Savcılar, sanki bir bütün sene o duruşmaları hiç izlememişler, tanık ifadelerini dinlememişler, bilirkişi raporları ve sanık lehine olan deliller kendilerine hiç sunulmamış, iddianamedeki çelişkiler tek tek gösterilmemiş gibi, yani kör ve sağır gibi davranıp, iddianamenin bir kopyası niteliğinde bir MÜTALAA sundular. Ayrıca, hakimler de delillerin değerlendirilmesi aşamasını atlayarak, bu mütalaayı okumalarına PEKALA diyerek izin verdi.
Böyle bir yargılama her halde yer yüzündeki hiç bir ülkede yoktur. Elbette bunun hesabını verecekler. Yeter ki bu iftiralar yüzünden tutsak olanların sağlığı bozulmasın, o zindanlardan sağlam çıksınlar.

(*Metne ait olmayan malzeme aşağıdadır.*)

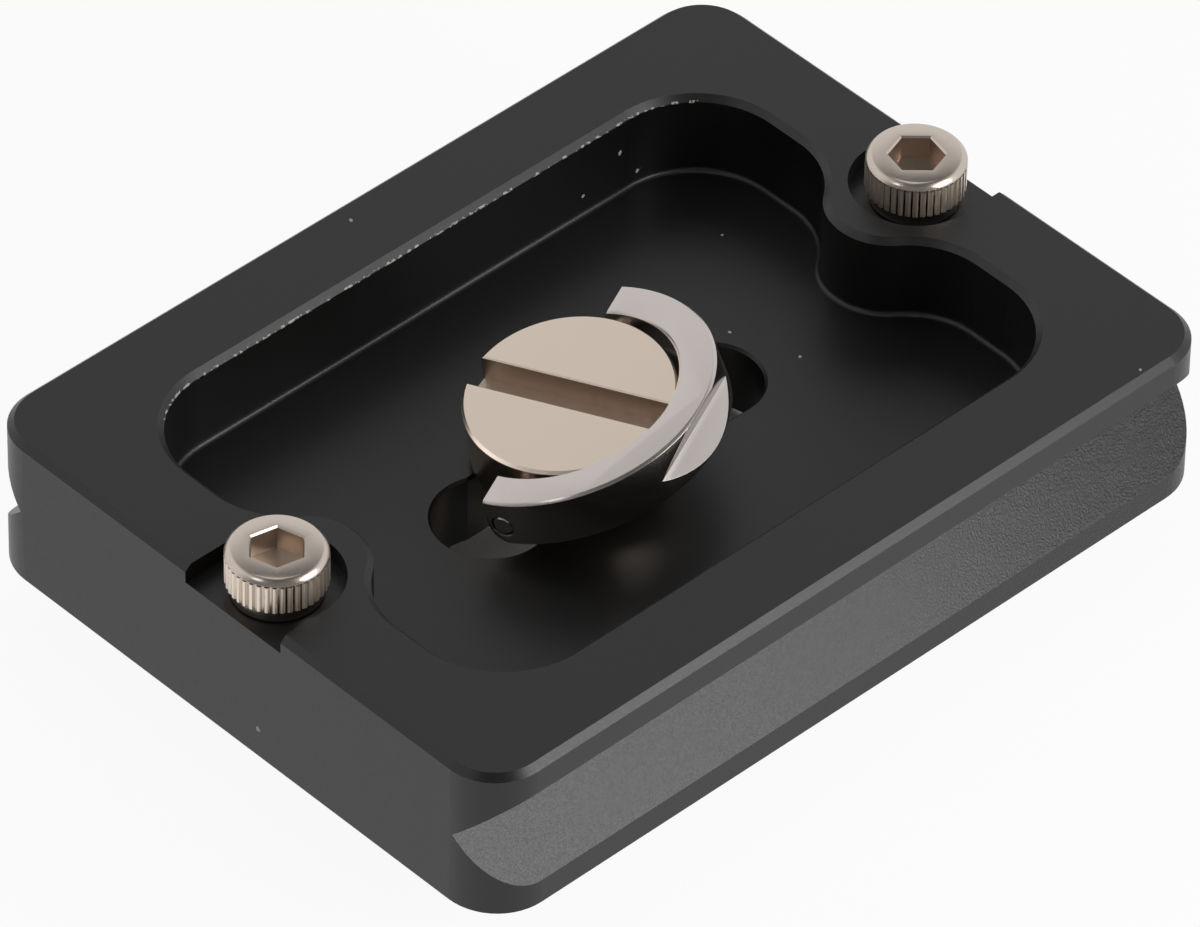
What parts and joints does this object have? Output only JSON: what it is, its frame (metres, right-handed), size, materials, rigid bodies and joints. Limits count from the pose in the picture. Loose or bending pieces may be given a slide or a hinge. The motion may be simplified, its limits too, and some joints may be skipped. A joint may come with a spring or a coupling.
{
  "type": "tripod quick release plate",
  "caption": "Dovetail camera plate with a recessed pocket, knurled stop screws at both ends and a slotted camera screw that slides, turns and has a folding finger ring.",
  "frame": {"origin": "middle of the metal face that meets the camera", "axes": "+X along the dovetail grooves, +Y across the plate, +Z from the camera side to the dovetail rim"},
  "size_m": [0.051, 0.0384, 0.0162],
  "materials": {
    "anodised": "satin black anodised",
    "nickel": "nickel plated, warm satin",
    "ring_steel": "satin, polished edges",
    "rubber": "matte",
    "washer_plastic": "matte"
  },
  "bodies": {
    "plate": {"plate_body": "anodised", "grip_strip_left": "rubber", "grip_strip_right": "rubber", "stop_screw_near": "nickel", "stop_screw_far": "nickel"},
    "carriage": {"slide_washer": "washer_plastic"},
    "screw": {"camera_screw": "nickel", "ring_pin_near": "ring_steel", "ring_pin_far": "ring_steel"},
    "ring": {"lifting_ring": "ring_steel"}
  },
  "joints": [
    {"name": "screw_slide", "type": "slide", "parent": "plate", "child": "carriage", "axis": [1, 0, 0], "range_m": [-0.006, 0.0085]},
    {"name": "screw_turn", "type": "hinge", "parent": "carriage", "child": "screw", "pos_m": [-0.00136, 0, 0.0042], "axis": [-0.1553, 0.0445, 0.9869], "continuous": true},
    {"name": "ring_fold", "type": "hinge", "parent": "screw", "child": "ring", "pos_m": [-0.00194, 0.00038, 0.00728], "axis": [-0.9212, -0.3672, -0.1284], "range_deg": [-11.5, 168.5]}
  ]
}
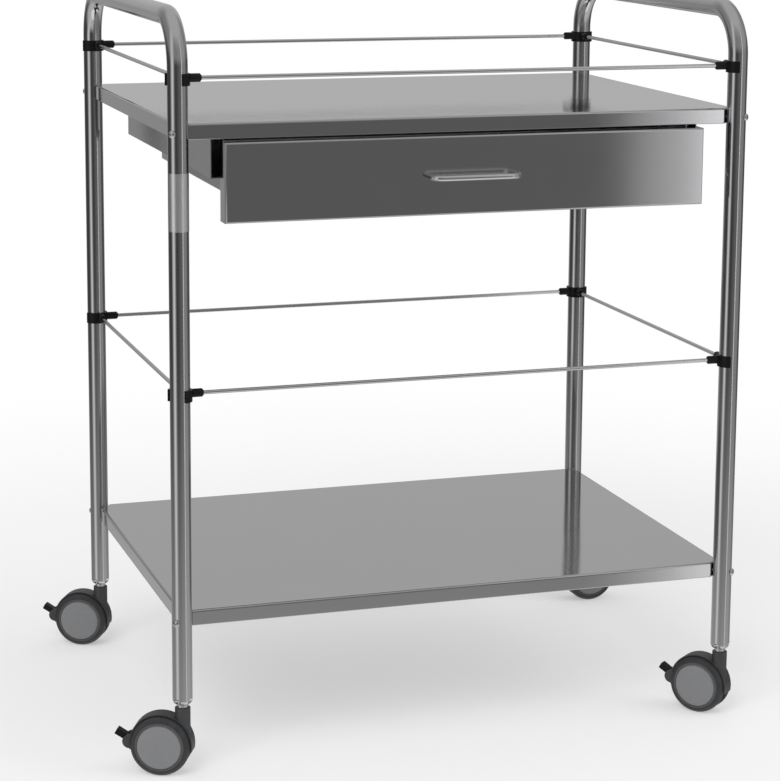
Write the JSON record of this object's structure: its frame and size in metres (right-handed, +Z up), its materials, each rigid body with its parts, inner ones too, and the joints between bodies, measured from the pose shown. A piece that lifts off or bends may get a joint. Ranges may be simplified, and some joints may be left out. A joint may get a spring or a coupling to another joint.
{
  "type": "instrument table",
  "caption": "Wheeled stainless steel instrument table: bent tube frames, two shelves, rod galleries on corner clips, a drawer on telescopic slides and braked twin-wheel castors.",
  "frame": {"origin": "on the floor under the middle of the shelves", "axes": "+X to the right along the shelves, +Y to the back, +Z up; the drawer opens towards -Y"},
  "size_m": [0.8957, 0.6126, 0.948],
  "materials": {
    "bottom_shelf_sheet": "brushed",
    "castor_disc": "satin",
    "castor_plastic": "satin",
    "clip_plastic": "satin",
    "drawer_box_sheet": "brushed",
    "drawer_front_sheet": "brushed",
    "fastener_steel": "bright",
    "frame_tube": "polished",
    "handle_wire": "polished",
    "label_film": "satin",
    "pedal_plastic": "satin",
    "polished_rod": "polished",
    "slide_steel": "satin",
    "top_shelf_sheet": "brushed",
    "tyre_rubber": "matt",
    "zinc_steel": "bright"
  },
  "bodies": {
    "stand": {"left_end_frame": "frame_tube", "right_end_frame": "frame_tube", "top_shelf": "top_shelf_sheet", "bottom_shelf": "bottom_shelf_sheet", "shelf_screws": "fastener_steel", "shelf_nuts": "fastener_steel", "upper_gallery_clips": "clip_plastic", "lower_gallery_clips": "clip_plastic", "upper_front_rod": "polished_rod", "upper_back_rod": "polished_rod", "upper_left_rod": "polished_rod", "upper_right_rod": "polished_rod", "lower_front_rod": "polished_rod", "lower_back_rod": "polished_rod", "lower_left_rod": "polished_rod", "lower_right_rod": "polished_rod", "leg_label": "label_film", "left_runner_case": "slide_steel", "right_runner_case": "slide_steel", "left_slide_outer_rail": "slide_steel", "right_slide_outer_rail": "slide_steel", "castor_swivel_pins": "zinc_steel"},
    "drawer": {"drawer_box": "drawer_box_sheet", "drawer_front": "drawer_front_sheet", "drawer_handle": "handle_wire", "drawer_handle_screws": "fastener_steel", "left_slide_inner_rail": "slide_steel", "right_slide_inner_rail": "slide_steel"},
    "left_middle_rail": {"left_slide_middle_rail": "slide_steel"},
    "right_middle_rail": {"right_slide_middle_rail": "slide_steel"},
    "front_left_castor": {"front_left_castor_hood": "castor_plastic", "front_left_castor_axle": "zinc_steel"},
    "front_left_near_wheel": {"front_left_castor_near_wheel": "castor_disc", "front_left_castor_near_tyre": "tyre_rubber"},
    "front_left_far_wheel": {"front_left_castor_far_wheel": "castor_disc", "front_left_castor_far_tyre": "tyre_rubber"},
    "front_left_brake": {"front_left_castor_brake_pedal": "pedal_plastic"},
    "back_left_castor": {"back_left_castor_hood": "castor_plastic", "back_left_castor_axle": "zinc_steel"},
    "back_left_near_wheel": {"back_left_castor_near_wheel": "castor_disc", "back_left_castor_near_tyre": "tyre_rubber"},
    "back_left_far_wheel": {"back_left_castor_far_wheel": "castor_disc", "back_left_castor_far_tyre": "tyre_rubber"},
    "back_left_brake": {"back_left_castor_brake_pedal": "pedal_plastic"},
    "front_right_castor": {"front_right_castor_hood": "castor_plastic", "front_right_castor_axle": "zinc_steel"},
    "front_right_near_wheel": {"front_right_castor_near_wheel": "castor_disc", "front_right_castor_near_tyre": "tyre_rubber"},
    "front_right_far_wheel": {"front_right_castor_far_wheel": "castor_disc", "front_right_castor_far_tyre": "tyre_rubber"},
    "front_right_brake": {"front_right_castor_brake_pedal": "pedal_plastic"},
    "back_right_castor": {"back_right_castor_hood": "castor_plastic", "back_right_castor_axle": "zinc_steel"},
    "back_right_near_wheel": {"back_right_castor_near_wheel": "castor_disc", "back_right_castor_near_tyre": "tyre_rubber"},
    "back_right_far_wheel": {"back_right_castor_far_wheel": "castor_disc", "back_right_castor_far_tyre": "tyre_rubber"},
    "back_right_brake": {"back_right_castor_brake_pedal": "pedal_plastic"}
  },
  "joints": [
    {"name": "drawer_slide", "type": "slide", "parent": "stand", "child": "drawer", "axis": [0, -1, 0], "range_m": [-0.012, 0.328]},
    {"name": "left_middle_rail_slide", "type": "slide", "parent": "stand", "child": "left_middle_rail", "axis": [0, -1, 0], "range_m": [-0.006, 0.164]},
    {"name": "right_middle_rail_slide", "type": "slide", "parent": "stand", "child": "right_middle_rail", "axis": [0, -1, 0], "range_m": [-0.006, 0.164]},
    {"name": "front_left_swivel", "type": "hinge", "parent": "stand", "child": "front_left_castor", "pos_m": [-0.365, -0.25975, 0.07], "axis": [0, 0, 1], "continuous": true},
    {"name": "front_left_near_roll", "type": "hinge", "parent": "front_left_castor", "child": "front_left_near_wheel", "pos_m": [-0.38882, -0.24813, 0.0375], "axis": [-0.4384, -0.8988, 0], "continuous": true},
    {"name": "front_left_far_roll", "type": "hinge", "parent": "front_left_castor", "child": "front_left_far_wheel", "pos_m": [-0.38882, -0.24813, 0.0375], "axis": [-0.4384, -0.8988, 0], "continuous": true},
    {"name": "front_left_brake_tilt", "type": "hinge", "parent": "front_left_castor", "child": "front_left_brake", "pos_m": [-0.42468, -0.23064, 0.04029], "axis": [-0.4384, -0.8988, 0], "range_deg": [0, 20]},
    {"name": "back_left_swivel", "type": "hinge", "parent": "stand", "child": "back_left_castor", "pos_m": [-0.365, 0.25975, 0.07], "axis": [0, 0, 1], "continuous": true},
    {"name": "back_left_near_roll", "type": "hinge", "parent": "back_left_castor", "child": "back_left_near_wheel", "pos_m": [-0.38818, 0.2726, 0.0375], "axis": [-0.4848, -0.8746, 0], "continuous": true},
    {"name": "back_left_far_roll", "type": "hinge", "parent": "back_left_castor", "child": "back_left_far_wheel", "pos_m": [-0.38818, 0.2726, 0.0375], "axis": [-0.4848, -0.8746, 0], "continuous": true},
    {"name": "back_left_brake_tilt", "type": "hinge", "parent": "back_left_castor", "child": "back_left_brake", "pos_m": [-0.42308, 0.29194, 0.04029], "axis": [-0.4848, -0.8746, 0], "range_deg": [0, 20]},
    {"name": "front_right_swivel", "type": "hinge", "parent": "stand", "child": "front_right_castor", "pos_m": [0.365, -0.25975, 0.07], "axis": [0, 0, 1], "continuous": true},
    {"name": "front_right_near_roll", "type": "hinge", "parent": "front_right_castor", "child": "front_right_near_wheel", "pos_m": [0.34797, -0.23945, 0.0375], "axis": [-0.766, -0.6428, 0], "continuous": true},
    {"name": "front_right_far_roll", "type": "hinge", "parent": "front_right_castor", "child": "front_right_far_wheel", "pos_m": [0.34797, -0.23945, 0.0375], "axis": [-0.766, -0.6428, 0], "continuous": true},
    {"name": "front_right_brake_tilt", "type": "hinge", "parent": "front_right_castor", "child": "front_right_brake", "pos_m": [0.32232, -0.20888, 0.04029], "axis": [-0.766, -0.6428, 0], "range_deg": [0, 20]},
    {"name": "back_right_swivel", "type": "hinge", "parent": "stand", "child": "back_right_castor", "pos_m": [0.365, 0.25975, 0.07], "axis": [0, 0, 1], "continuous": true},
    {"name": "back_right_near_roll", "type": "hinge", "parent": "back_right_castor", "child": "back_right_near_wheel", "pos_m": [0.3915, 0.25975, 0.0375], "axis": [0, 1, 0], "continuous": true},
    {"name": "back_right_far_roll", "type": "hinge", "parent": "back_right_castor", "child": "back_right_far_wheel", "pos_m": [0.3915, 0.25975, 0.0375], "axis": [0, 1, 0], "continuous": true},
    {"name": "back_right_brake_tilt", "type": "hinge", "parent": "back_right_castor", "child": "back_right_brake", "pos_m": [0.4314, 0.25975, 0.04029], "axis": [0, 1, 0], "range_deg": [0, 20]}
  ],
  "couplings": [
    {"joint": "left_middle_rail_slide", "follows": "drawer_slide", "ratio": 0.5},
    {"joint": "right_middle_rail_slide", "follows": "drawer_slide", "ratio": 0.5}
  ]
}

Hakime, “bu cesareti nereden alıyorsunuz?” diye bir soru sorulduğunda, “halkımızdan” cevabı geldi. Aynı, başbakanın ağzı… İnsanlara iftira atmak, bu amaçla suç üreten bir çete oluşturmak, sanıklar, yakınları ve de avukatları için suç duyurusunda bulunmak, sanıkların lehine olan delilleri yok etmek, talepleri durup durup reddedip, suçsuz insanların hürriyetlerini çalmak konusunda hangi HALK onlara yetki verdi, sormak gerek. YAZIKLAR OLSUN demekten başka yapacak bir şey yok…
16 Nisan 2012 20:40
Cemaatten yada hükümetten diyecek halleri yoktu ya sayın Gözlemci,mecburen halkımız demişler.Bu arada bir başka davada günlerdir dinledikleri bir gizli tanık küçük yaşta bulunduğu tarikatta tecavüze uğrayan ve kendisi de yine küçük çocuklara tecavüzden tutuklu bulunan biriymiş iyi mi?Danıştay sanığı Osmanım da bildiğim kadarıyla kızkardeşini satmaktan sabıkalı biriydi.